В общем, если разобраться, попал Ленин не в ссылку, а на курорт.
Другое дело, что ему претило заниматься деревенской работой, да и не умел он ничего делать, поэтому и «печи всегда топились плохо», «дымили напропалую», «в коридорах было сыро», «дуло из щелей». Но в этом царское правительство винить трудно.
И тут сразу же невольно начинаешь думать о том, как же сам Ленин, «самый человечный», — разбирался со своими оппонентами, куда он их «ссылал», когда пришел к власти.
В одном из писем Троцкому он писал-спрашивал: «Если наступление начато, нельзя ли мобилизовать еще тысяч 20 питерских рабочих плюс тысяч 10 буржуев, поставить позади их пулеметы, расстрелять несколько сот и добиться настоящего массового напора на Юденича?»
До такого «метода воспитания» царское правительство вряд ли додумалось бы.
Осенью 1888 года Мария Александровна добилась того, что Владимиру разрешили жить в Казани. Нужно было продолжать образование, а в Казанский университет дорога закрыта.
Симбирский дом продали. Близился конец Аниной ссылки. Где-то следовало «осесть». Мать начала хлопотать о покупке хутора, втайне надеясь, что сельское хозяйство займет детей. В мае переехали в Самару. Хутор и лошадь Буланку купили в пятидесяти верстах от города у разорившегося золотопромышленника Сибирякова.
Сельским хозяйством Дети не занялись, но как дача Алакаевка оказалась замечательной. Степной воздух. Тишина. Старый запущенный сад уступами спускался к большому ручью. Сразу появились любимые уголки, почти как в Симбирске: Олин клен, Анина березовая аллея и «зеленый кабинет» Володи в самом отдаленном углу, где он устроил и гимнастику — рэк. В десяти минутах ходу от дома — пруд с купальней, как в Кокушкине. Невдалеке — Муравельный лес, подальше — Гремячий. В скромном, маленьком доме без веранды, на крытом крылечке поставили обеденный стол. Вечерами у зажженной лампы занимались. В комнатах свет не зажигали, чтобы не налетела мошкара. На столе появлялось молоко и серый пшеничный хлеб — ужин семьи.

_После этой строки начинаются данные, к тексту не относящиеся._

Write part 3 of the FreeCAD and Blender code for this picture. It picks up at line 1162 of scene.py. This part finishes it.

Мать добилась Митиного перевода в Самарскую гимназию. Он был тихий мальчик, немного вялый, мечтательный, исполнительный, аккуратный. Красивый. Очень походил на деда Бланка.
Скромно отпраздновали свадьбу Ани и Марка. У них образовался кружок осевших под Самарой «неблагонадежных», среди которых Володя сразу нашел друзей.

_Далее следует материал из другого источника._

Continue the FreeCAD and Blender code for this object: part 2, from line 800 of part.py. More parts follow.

О жизни Ленина на хуторе Дмитрий Ульянов так рассказывал:
«Мы жили в небольшом деревянном доме, к которому примыкал густой, запущенный сад, отделенный от поля рвом. В северо-западном углу сада был «Володин уголок» — деревянный столик и скамья, укрепленные в земле; этот уголок был весь в зелени, и солнце почти не заглядывало туда. Около столика Володя очень скоро протоптал дорожку в 10–15 шагов, по которой часто ходил, обдумывая прочитанное. Обычно около девяти часов утра он приходил сюда с книгами и тетрадями и работал до двух часов без перерыва. В течение пяти лет, с 1889 по 1893, это был настоящий рабочий кабинет Ильича. Занятия были настолько систематичны, что я с трудом могу вспомнить утро, когда он не работал там. Шагах в пятнадцати от столика он устроил себе гимнастику, как он называл — рэк. Это нечто вроде трапеции, только без веревок, круглая, неподвижно укрепленная на двух столбах палка. Владимир Ильич любил в те годы упражняться на рэке; он его устраивал из кленовой, хорошо оструганной палки и укреплял на высоте около сажени так, чтобы, поднявшись на носки, едва касаться палки концами пальцев. Небольшой прыжок… Хватает палку руками, подтягивается на мускулах, забрасывает ноги вперед и ложится на палку животом.